The castle is said to have been built by Máel Coluim III of Scotland, after he had razed to the ground the castle in which Macbeth of Scotland according to much later tradition, murdered Máel Coluim's father Donnchad I of Scotland, and which stood on a hill around 1 km to the north-east.
The first Inverness Castle was partially destroyed by King Robert I of Scotland and a replacement castle was sacked in the 15th century.
In 1427 King James I of Scotland held a parliament in the castle to which the northern chieftains were summoned, of whom three were executed for asserting an independent sovereignty.
In 1548 another castle with tower was completed by George Gordon, 4th Earl of Huntly (1514-1562).

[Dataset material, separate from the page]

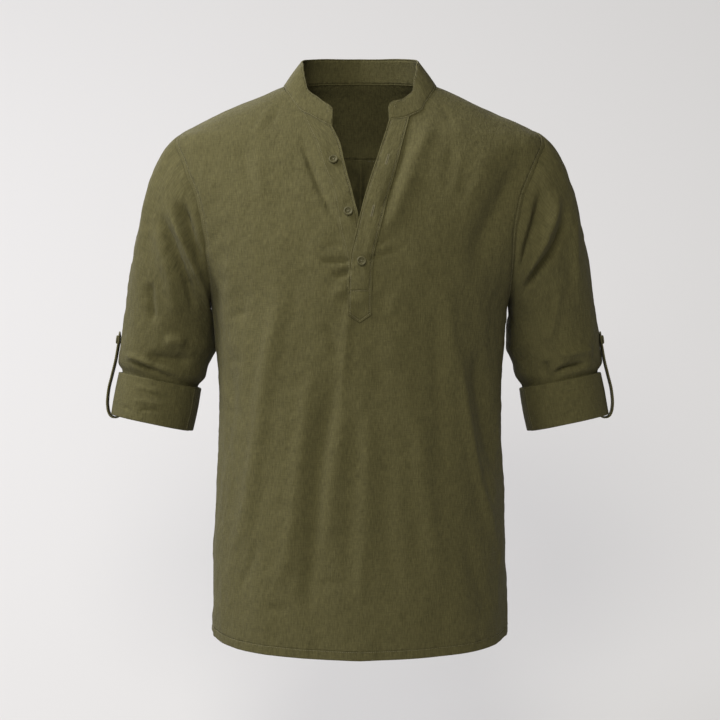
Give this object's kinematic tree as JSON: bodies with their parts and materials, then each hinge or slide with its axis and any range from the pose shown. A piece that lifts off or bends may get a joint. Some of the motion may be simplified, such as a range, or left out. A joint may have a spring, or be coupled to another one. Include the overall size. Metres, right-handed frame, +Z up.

He was constable of the castle until 1562. The castle was later taken by the Clan Munro and Clan Fraser who supported Mary Queen of Scots in 1562.
Inverness Castle 1562, Robert Mor Munro, 15th Baron of Foulis, chief of the Clan Munro was a staunch supporter and faithful friend of Mary Queen of Scots and he consequently was treated favourably by her son James VI. George Buchanan states, that when the unfortunate princess went to Inverness in 1562 and found the gates of the castle shut against her; "as soon as they heard of their sovereign's danger, a great number of the most eminent Scots poured in around her, especially the Frasers and Munros, who were esteemed the most valiant of the clans inhabiting those countries in the north". These two clans took Inverness Castle for the Queen, which had refused her admission. The Queen later hanged the governor, a Gordon who had refused her admission.
George Buchanan's original writings state:
Audito Principis periculo magna Priscorun Scotorum multitudo partim excita partim sua spoute afferit, imprimis Fraserie et Munoroii hominum fortissimorum in illis gentibus familiae.
Which translates in English as:
That as soon as they heard of their Sovereign's danger a great number of the ancient Scots poured in around her, especially the Frasers and Munros, which were esteemed the most valiant families inhabiting those countries.
During the Civil War later occupiers of the castle had held out against a siege by royalist James Graham, 1st Marquess of Montrose in 1645.
In 1649 a large royalist force stormed Inverness Castle. Among the commanders were Thomas Mackenzie of Pluscardine, Colonel John Munro of Lemlair, Colonel Hugh Fraser and Sir Thomas Urquhart of Cromarty. They were all opposed to the authority of the current parliament. They assaulted the town and took the castle. They then expelled the garrison and raised the fortifications. However on the approach of the parlimentry forces led by covenanter General David Leslie all of the clans retreated back into Ross-shire. However the MacKenzies left a garrison of men in the castle and Leslie withdrew to deal with a rising in the south.
In 1715 the Clan MacKay took the side of King George I and defended Inverness Castle against the Jacobites. In 1725 the Castle was extended and reinforced by General George Wade after the initial early Jacobite Uprisings.
In 1745 when the second major Jacobite Uprisings began Inverness Castle was defended against the Jacobites by an Independent company from the Clan Ross who supported the British government. However soon afterwards when it was held by General Sir John Cope it fell to the Jacobite rebel leader Bonnie Prince Charlie who levelled it using explosive charges.